Arran Cottam, Exeter Socialist Party
Bosses and job agencies try to sell casual work as a way of making money on your terms. "Work when you want, for who you want, for how much you want" I was told by one of these agencies.
In reality casual work means workers leave their rights at the door. In one job I worked in this summer I was entering data from forms into a computer, this was often for up to ten hours a day with as little as 20 minutes break for minimum wage.
As well as this work being mind numbingly boring you were also subjected to weekly 'progress meetings' where you were taken into an office and told how fast you were working, which never seemed to be enough.
This was a blatant attempt at intimidation by sectioning-off casuals and telling them to work faster or they could easily replace you, in reality this was all to raise their profits at the expense of workers.
The other job I worked this summer was a bar job in which 14-hour shifts were not unusual.

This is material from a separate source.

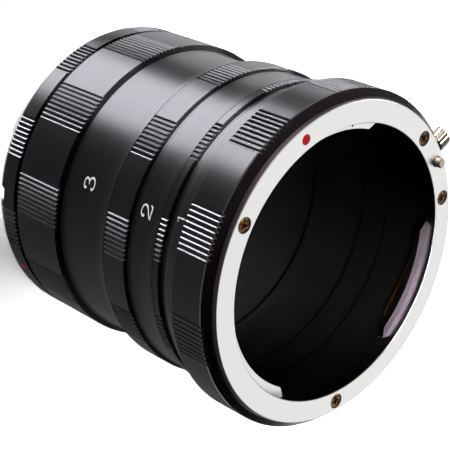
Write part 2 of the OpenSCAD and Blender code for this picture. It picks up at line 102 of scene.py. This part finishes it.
# Plain pale floor, dim air and lamps; angles in degrees, power in watts
studio = {
    "floor": "#F6F6F6",
    "floorReach": 4.0,  # from the middle to each edge
    # how much paler the eye and the metal see the paper than its light on the object is
    "floorSeen": 5.6,
    "floorMirrored": 3.4,
    # the air is bright on one side and fades to nothing towards the camera
    "airTurn": 185,
    "airLevel": (0.0, 0.10),
    "airFadesFrom": -0.2,  # cosine of the angle to the bright side
    # a soft box behind, and two long thin strips far off, just above the floor, which the black
    # walls mirror: azimuth, elevation, distance from the target, width, height, power
    "target": (0, 0, 0.036),
    "boxes": {
        "topBox": (165, 43, 0.90, 0.95, 0.80, 3.45),
        "sideBox": (295, -0.433, 3.90, 3.10, 0.01, 1000.0),
        "rimBox": (234, -0.433, 3.90, 2.60, 0.01, 168.0),
    },
    # narrow spots down the light path and on the red dot: from where, to where, power, cone,
    # softness of the edge
    "spots": {
        "pathSpot": ((-0.008, -0.012, 1.07), (-0.008, -0.012, 0), 38.0, 1.25, 0.5),
        "dotSpot": ((0.020, -0.0215, 1.07), (0.020, -0.0215, 0.071), 20.0, 0.40, 0.3),
    },
    "spotSize": 0.012,  # radius of each spot's lamp
    # a fan of them, 1 m off in front, onto the lug at the back of the throat
    "lugFan": {
        "azimuths": (302, 318, 334, 350, 6, 22, 38),
        "elevation": 45,
        "target": (-0.0244, 0.0104, 0.0696),
        "power": 9.0,
        "cone": 1.60,
        "edge": 0.4,
    },
}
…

Also because of the casual status of this work it was not uncommon to arrive at work to be told that they didn't need you and to go home.
This had to just be accepted as there is no trade union representation for casual workers. In reality this means bosses can divide the workers and exploit the results for their profits.
This is the reality for many students and workers. The Socialist Party calls for a free education system for all, for trade union rights for casual workers and a minimum living wage of £8 per hour.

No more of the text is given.